● Data shown:
====================
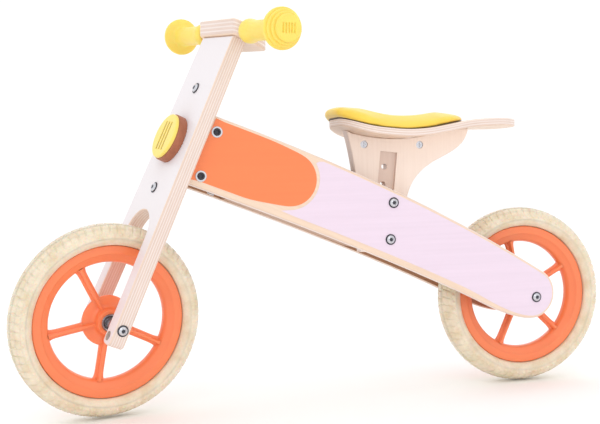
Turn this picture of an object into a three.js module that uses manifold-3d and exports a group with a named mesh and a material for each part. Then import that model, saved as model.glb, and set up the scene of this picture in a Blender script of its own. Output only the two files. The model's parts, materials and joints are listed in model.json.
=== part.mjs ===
====================
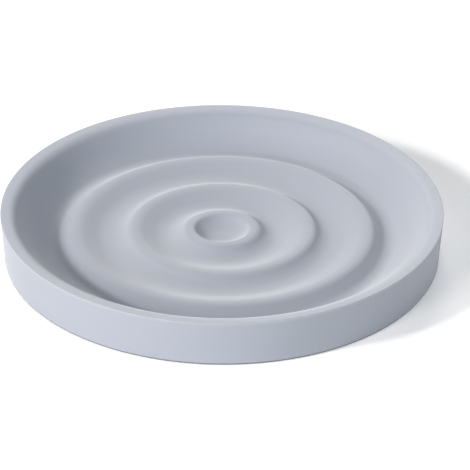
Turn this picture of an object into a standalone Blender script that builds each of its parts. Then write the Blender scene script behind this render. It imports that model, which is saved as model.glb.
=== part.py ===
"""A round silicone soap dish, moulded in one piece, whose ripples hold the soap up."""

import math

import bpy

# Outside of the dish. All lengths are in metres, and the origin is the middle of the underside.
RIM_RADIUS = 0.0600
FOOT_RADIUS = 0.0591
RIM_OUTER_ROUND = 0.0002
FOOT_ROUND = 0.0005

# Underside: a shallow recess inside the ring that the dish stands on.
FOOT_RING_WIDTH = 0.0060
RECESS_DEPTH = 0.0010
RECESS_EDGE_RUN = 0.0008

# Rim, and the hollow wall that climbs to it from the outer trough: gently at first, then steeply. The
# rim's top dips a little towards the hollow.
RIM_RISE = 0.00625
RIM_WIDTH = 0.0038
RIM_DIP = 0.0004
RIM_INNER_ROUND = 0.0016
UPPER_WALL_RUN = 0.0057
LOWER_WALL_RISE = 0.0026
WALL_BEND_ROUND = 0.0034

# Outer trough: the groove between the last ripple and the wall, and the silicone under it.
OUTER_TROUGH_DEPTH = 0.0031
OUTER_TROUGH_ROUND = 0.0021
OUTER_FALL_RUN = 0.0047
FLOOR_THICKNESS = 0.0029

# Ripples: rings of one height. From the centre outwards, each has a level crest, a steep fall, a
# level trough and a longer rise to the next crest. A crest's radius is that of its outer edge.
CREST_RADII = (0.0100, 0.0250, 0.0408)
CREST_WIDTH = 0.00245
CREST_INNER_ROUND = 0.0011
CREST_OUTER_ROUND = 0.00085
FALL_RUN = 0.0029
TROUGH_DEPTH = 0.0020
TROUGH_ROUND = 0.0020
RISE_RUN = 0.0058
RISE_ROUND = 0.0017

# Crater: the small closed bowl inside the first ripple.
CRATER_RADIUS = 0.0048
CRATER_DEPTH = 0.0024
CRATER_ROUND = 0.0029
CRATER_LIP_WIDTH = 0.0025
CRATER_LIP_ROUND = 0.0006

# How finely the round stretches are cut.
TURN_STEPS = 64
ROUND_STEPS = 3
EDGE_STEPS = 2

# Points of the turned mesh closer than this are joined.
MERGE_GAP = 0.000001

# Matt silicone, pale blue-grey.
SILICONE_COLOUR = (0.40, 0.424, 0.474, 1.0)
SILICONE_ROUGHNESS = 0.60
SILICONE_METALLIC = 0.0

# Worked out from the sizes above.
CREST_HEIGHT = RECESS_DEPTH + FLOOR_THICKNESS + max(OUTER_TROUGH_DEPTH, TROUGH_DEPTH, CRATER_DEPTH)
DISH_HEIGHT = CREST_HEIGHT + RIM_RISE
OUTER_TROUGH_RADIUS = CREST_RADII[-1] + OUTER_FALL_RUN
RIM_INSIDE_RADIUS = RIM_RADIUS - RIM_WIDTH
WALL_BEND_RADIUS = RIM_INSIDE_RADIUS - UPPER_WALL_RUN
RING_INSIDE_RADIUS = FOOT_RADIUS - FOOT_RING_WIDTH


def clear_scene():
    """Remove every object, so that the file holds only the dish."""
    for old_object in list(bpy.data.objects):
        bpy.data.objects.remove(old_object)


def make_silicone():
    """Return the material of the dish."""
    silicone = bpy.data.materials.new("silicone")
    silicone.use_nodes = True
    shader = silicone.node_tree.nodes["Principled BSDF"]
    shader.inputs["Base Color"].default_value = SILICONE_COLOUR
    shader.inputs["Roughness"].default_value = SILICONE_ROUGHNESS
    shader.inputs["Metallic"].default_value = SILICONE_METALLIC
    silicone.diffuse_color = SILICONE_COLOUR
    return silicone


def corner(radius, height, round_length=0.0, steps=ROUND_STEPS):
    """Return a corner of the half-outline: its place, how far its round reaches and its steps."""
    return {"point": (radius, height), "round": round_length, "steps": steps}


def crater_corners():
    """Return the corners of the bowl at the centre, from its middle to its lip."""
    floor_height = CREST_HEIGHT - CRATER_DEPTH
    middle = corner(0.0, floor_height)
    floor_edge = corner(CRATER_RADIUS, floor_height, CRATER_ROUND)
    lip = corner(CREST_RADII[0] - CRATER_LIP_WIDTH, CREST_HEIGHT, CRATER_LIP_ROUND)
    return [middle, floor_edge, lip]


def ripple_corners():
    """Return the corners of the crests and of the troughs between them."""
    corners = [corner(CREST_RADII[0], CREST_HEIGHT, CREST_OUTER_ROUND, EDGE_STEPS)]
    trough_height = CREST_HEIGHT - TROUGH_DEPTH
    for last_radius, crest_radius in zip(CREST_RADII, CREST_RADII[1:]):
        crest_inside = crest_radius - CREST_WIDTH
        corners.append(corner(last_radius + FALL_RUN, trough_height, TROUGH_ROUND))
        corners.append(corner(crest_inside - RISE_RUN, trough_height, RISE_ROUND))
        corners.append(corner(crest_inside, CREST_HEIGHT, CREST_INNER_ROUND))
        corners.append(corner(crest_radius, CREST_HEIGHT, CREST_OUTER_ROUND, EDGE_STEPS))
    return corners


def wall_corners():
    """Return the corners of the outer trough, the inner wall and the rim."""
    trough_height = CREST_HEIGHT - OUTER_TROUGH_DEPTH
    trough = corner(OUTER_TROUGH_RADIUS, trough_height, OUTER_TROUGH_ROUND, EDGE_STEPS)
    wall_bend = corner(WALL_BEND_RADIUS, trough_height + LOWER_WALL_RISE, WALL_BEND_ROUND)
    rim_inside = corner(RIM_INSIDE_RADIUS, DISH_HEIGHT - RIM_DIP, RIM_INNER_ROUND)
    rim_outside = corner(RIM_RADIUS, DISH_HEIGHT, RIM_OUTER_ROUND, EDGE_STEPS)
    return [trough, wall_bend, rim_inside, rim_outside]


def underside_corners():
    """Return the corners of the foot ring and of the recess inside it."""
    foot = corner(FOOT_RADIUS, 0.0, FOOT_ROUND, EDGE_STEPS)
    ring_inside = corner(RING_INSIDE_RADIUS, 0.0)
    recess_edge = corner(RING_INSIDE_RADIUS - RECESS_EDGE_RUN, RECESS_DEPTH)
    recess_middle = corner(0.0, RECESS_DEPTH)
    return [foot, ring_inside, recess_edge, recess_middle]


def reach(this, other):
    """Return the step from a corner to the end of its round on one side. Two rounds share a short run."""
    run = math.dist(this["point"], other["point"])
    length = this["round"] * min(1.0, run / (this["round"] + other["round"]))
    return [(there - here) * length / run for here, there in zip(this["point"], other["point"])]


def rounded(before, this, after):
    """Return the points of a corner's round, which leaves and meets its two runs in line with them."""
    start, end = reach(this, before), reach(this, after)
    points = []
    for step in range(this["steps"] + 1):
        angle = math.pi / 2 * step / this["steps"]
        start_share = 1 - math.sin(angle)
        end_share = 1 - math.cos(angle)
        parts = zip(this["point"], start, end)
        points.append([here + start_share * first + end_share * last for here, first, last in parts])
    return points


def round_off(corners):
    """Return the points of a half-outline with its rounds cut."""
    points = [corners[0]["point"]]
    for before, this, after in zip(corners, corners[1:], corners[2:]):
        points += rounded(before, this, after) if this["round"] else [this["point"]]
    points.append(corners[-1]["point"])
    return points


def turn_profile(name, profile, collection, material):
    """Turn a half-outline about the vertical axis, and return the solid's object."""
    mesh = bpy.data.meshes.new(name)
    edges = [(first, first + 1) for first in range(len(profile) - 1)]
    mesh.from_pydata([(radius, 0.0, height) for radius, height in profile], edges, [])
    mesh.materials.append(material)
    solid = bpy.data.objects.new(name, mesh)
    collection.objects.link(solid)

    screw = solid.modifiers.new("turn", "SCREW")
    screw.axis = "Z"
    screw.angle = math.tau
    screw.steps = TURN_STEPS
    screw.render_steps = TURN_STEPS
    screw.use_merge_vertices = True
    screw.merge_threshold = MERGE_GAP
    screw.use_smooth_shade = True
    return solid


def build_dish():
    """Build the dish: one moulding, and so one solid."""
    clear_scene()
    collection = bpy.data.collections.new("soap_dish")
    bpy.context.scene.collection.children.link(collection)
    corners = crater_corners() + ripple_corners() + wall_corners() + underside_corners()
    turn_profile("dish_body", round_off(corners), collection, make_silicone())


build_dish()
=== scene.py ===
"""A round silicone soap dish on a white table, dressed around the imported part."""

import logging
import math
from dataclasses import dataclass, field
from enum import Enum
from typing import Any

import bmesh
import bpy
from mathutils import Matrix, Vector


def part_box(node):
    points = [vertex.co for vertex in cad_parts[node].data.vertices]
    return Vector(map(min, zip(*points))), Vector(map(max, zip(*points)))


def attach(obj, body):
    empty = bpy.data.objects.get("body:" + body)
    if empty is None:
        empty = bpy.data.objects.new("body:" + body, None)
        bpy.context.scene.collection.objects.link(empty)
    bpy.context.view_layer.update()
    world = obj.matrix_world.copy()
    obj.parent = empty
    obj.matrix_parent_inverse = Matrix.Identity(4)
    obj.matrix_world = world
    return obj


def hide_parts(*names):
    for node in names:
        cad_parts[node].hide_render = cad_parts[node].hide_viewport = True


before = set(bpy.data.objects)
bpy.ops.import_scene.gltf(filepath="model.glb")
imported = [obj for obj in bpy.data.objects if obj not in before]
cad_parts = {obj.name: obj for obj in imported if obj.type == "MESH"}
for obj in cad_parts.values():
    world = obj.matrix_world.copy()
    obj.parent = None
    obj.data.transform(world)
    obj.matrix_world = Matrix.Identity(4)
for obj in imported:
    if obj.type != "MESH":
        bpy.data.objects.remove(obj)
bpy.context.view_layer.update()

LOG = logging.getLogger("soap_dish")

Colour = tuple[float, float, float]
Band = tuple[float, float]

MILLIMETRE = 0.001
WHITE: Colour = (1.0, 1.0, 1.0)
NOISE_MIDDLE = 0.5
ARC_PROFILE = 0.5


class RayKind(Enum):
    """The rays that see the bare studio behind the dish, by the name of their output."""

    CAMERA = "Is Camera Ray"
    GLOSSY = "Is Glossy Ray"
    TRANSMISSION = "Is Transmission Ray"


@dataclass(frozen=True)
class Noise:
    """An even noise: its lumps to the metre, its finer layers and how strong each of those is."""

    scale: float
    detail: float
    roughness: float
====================
● Exercise aim:
Exactly and exclusively, reproduce the lines that start at the line containing "bpy.context.scene.collection.children.link(collection)" and end at the line containing "zip(*points))), Vector(map(max, zip(*points)))", inclusive of both.

● Task output:
    bpy.context.scene.collection.children.link(collection)
    corners = crater_corners() + ripple_corners() + wall_corners() + underside_corners()
    turn_profile("dish_body", round_off(corners), collection, make_silicone())


build_dish()
=== scene.py ===
"""A round silicone soap dish on a white table, dressed around the imported part."""

import logging
import math
from dataclasses import dataclass, field
from enum import Enum
from typing import Any

import bmesh
import bpy
from mathutils import Matrix, Vector


def part_box(node):
    points = [vertex.co for vertex in cad_parts[node].data.vertices]
    return Vector(map(min, zip(*points))), Vector(map(max, zip(*points)))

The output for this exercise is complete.